Wermelskirchen | Mike Altwicker war wieder da. Gestern Abend. In der Stadtbücherei. Mike wer? Mike Altwicker, Buchhändler aus Wiehl, Literaturliebhaber, Erwachsenenbildner, Alleinunterhalter, Geschichtenerzähler, Buchkabarettist, Literaturpädagoge, One-Man-Literature-Band, Märchenonkel, Performer, Verlagskenner, Literaturcomedian.

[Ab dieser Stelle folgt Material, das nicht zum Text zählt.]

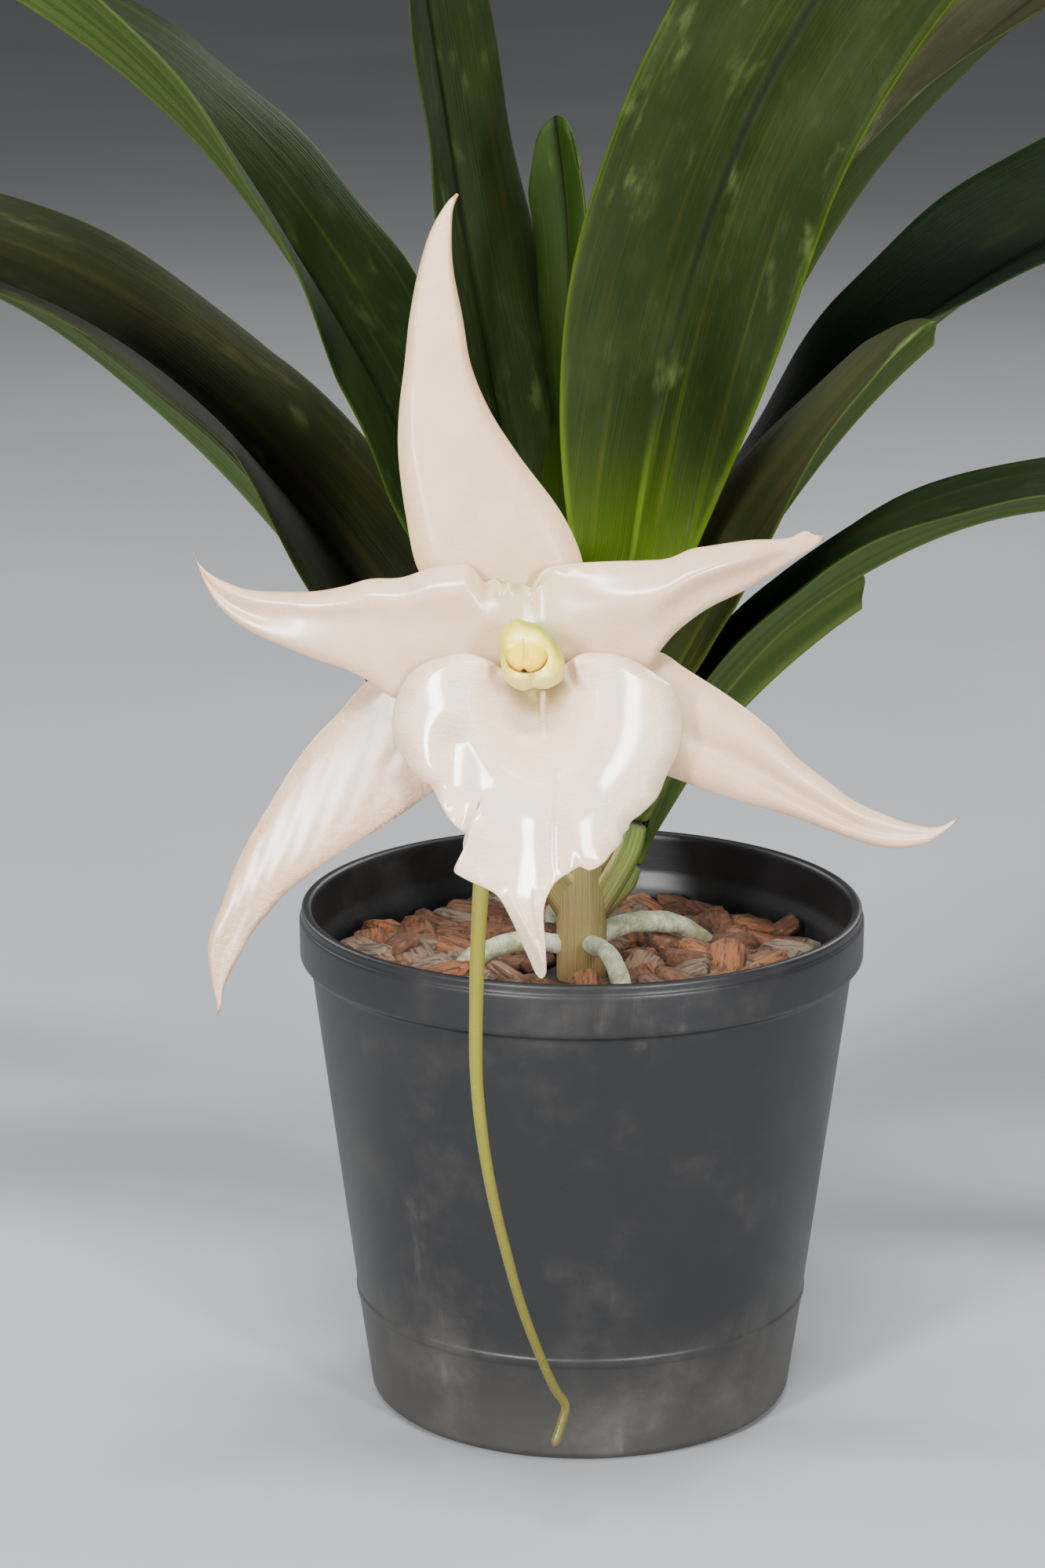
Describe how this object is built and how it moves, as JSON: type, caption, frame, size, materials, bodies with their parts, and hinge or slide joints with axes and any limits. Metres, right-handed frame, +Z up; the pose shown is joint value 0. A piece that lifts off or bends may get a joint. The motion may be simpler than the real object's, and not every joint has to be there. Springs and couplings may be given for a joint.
{
  "type": "potted orchid",
  "caption": "Potted orchid with a fan of long strap leaves and a white star-shaped flower whose slender spur hangs before a tapered black pot; stands on a flat surface as decoration.",
  "frame": {"origin": "the centre of the pot's underside, on the surface that the pot stands on", "axes": "+Z up along the pot's axis and the stem, the flower faces -Y and is tipped a little upwards, and the two ranks of leaves spread along +X and -X"},
  "size_m": [0.4518, 0.2584, 0.4553],
  "materials": {
    "pot_plastic": "matte",
    "bark": "matte",
    "stem": "matte",
    "leaf": "satin",
    "root": "matte",
    "stalk": "matte",
    "petal": "satin",
    "lip": "satin",
    "spur": "satin",
    "column": "satin",
    "anther": "satin"
  },
  "bodies": {
    "root": {"pot": "pot_plastic", "bark": "bark", "stem": "stem", "root_left": "root", "root_back": "root", "root_right": "root", "root_front": "root", "leaf_heart": "leaf", "leaf_right_front": "leaf", "leaf_right_back": "leaf", "leaf_right_high": "leaf", "leaf_right_short": "leaf", "leaf_right_level": "leaf", "leaf_right_low": "leaf", "leaf_left_upright": "leaf", "leaf_left_high": "leaf", "leaf_left_back": "leaf", "leaf_left_arched": "leaf", "flower_stalk": "stalk", "dorsal_sepal": "petal", "lateral_sepal_left": "petal", "lateral_sepal_right": "petal", "petal_left": "petal", "petal_right": "petal", "lip": "lip", "spur": "spur", "column": "column", "anther_cap": "anther"}
  },
  "joints": []
}
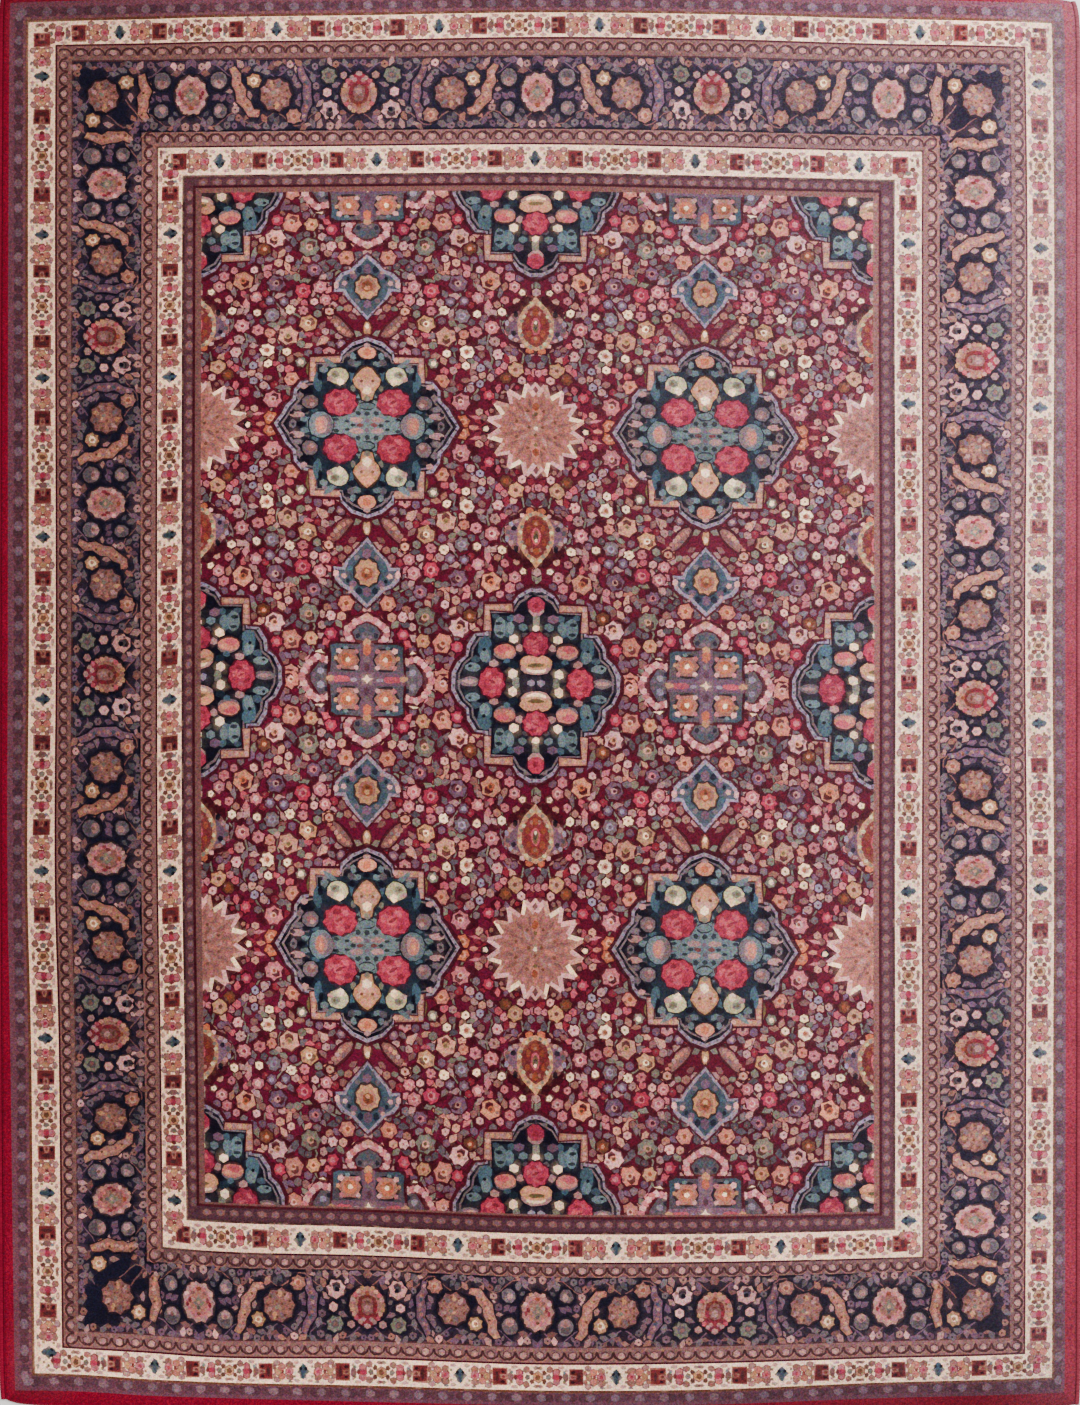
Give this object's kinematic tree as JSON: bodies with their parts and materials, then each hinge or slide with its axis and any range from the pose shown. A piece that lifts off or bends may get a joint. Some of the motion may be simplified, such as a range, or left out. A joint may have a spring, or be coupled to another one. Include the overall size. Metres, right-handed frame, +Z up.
{
  "type": "persian rug",
  "caption": "Flat room-size hand-knotted wool carpet with bowed edges, a bordered medallion and flower pattern, and overcast side selvedges.",
  "frame": {"origin": "on the floor, under the middle of the carpet's box", "axes": "+Z up out of the pile, +Y along the carpet's length, +X across it"},
  "size_m": [3.05, 4.01, 0.011],
  "materials": {
    "wool_pile": "clipped knotted wool pile, matt with a soft sheen",
    "selvedge_wool": "overcast red wool yarn"
  },
  "bodies": {
    "root": {"carpet": "wool_pile", "selvedge_left": "selvedge_wool", "selvedge_right": "selvedge_wool"}
  },
  "joints": []
}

Und es war wie immer bislang. Der feine Vortragssaal der Stadtbücherei rappelvoll, ausverkauft bis auf den letzten Platz. Wie immer. Die Literaturliebhaber aus Dellmannstadt gaben sich ein Stelldichein. Wie immer. Sehr viel mehr Frauen als Männer, wie immer. Mehr Ältere als Jüngere, wie immer. Die Journalisten der Lokalzeitungen abwesend, wie immer.
Eingeladen hatten Kathrin Ludwig, die pfiffige Leiterin der Stadtbücherei, und die umtriebige Buchhändlerin Gabi van Wahden.
Beim letzten Mal, im April diesen Jahres, war Altwicker noch unsicher angesichts der selbstverschuldeten Nöte der schwedischen Akademie, die alljährlich als Jury die Literaturnobelpreisträger auslobt. Die Beschreibung der Akademie-Affaire um Belästigung, Korruption und Geheimnisverrat endete in der eher bangen Spekulation, ob wir denn in diesem Jahr überhaupt einen Literaturnobelpreisträger zu Gesicht bekommen würden. Und? Altwicker sollte Recht behalten. Es gibt keinen Nobelpreis für Literatur in diesem Jahr, keinen Preisträger – und vermutlich auch keine Akademie mehr, die den Preis ausloben könnte.
Gestern Abend begann der muntere Parforceritt quer durch den Literaturbetrieb bei einer Zeitungsmeldung, nach der die Kinder die deutsche Schriftsprache besser erlernen, die nach der sogenannten „Fibel-Methode“ unterrichtet wurden, als jene Kinder, denen man das Lesen und Schreiben mit der Methode „Schreiben nach Gehör“ oder „Schreib, wie Du sprichst“ beizubringen versuchte. Altwickers Assoziationskette führte zu Konrad Duden, der 1871 der ersten Aufsatz zur einheitlichen deutschen Rechtschreibung verfaßt, über Bismarck, der 1901 einen Erlaß zur Rechtschreibung aller deutschen Behörden und Beamten vorgelegt hatte, bis zur Reflexion darüber, daß „auf dem Dorf“, dort, wo Altwicker selbst groß geworden ist und lesen und schreiben gelernt hatte, ob auf dem Dorf also, ohne große störende mediale und andere Einflüsse, mit Kindern, die sich hinsichtlich ihrer sozialen Schichtung kaum voneinander unterschieden, ohne nennenswerte Migrantenkinderanteile nicht alle Kinder nach jeder Methode sicher hätten lesen und schreiben lernen können. „Übung macht den Meister.“ Mit einer Floskel beendete Altwicker die mäandernd-unterhaltsame Einleitung seines bunten Literaturabends.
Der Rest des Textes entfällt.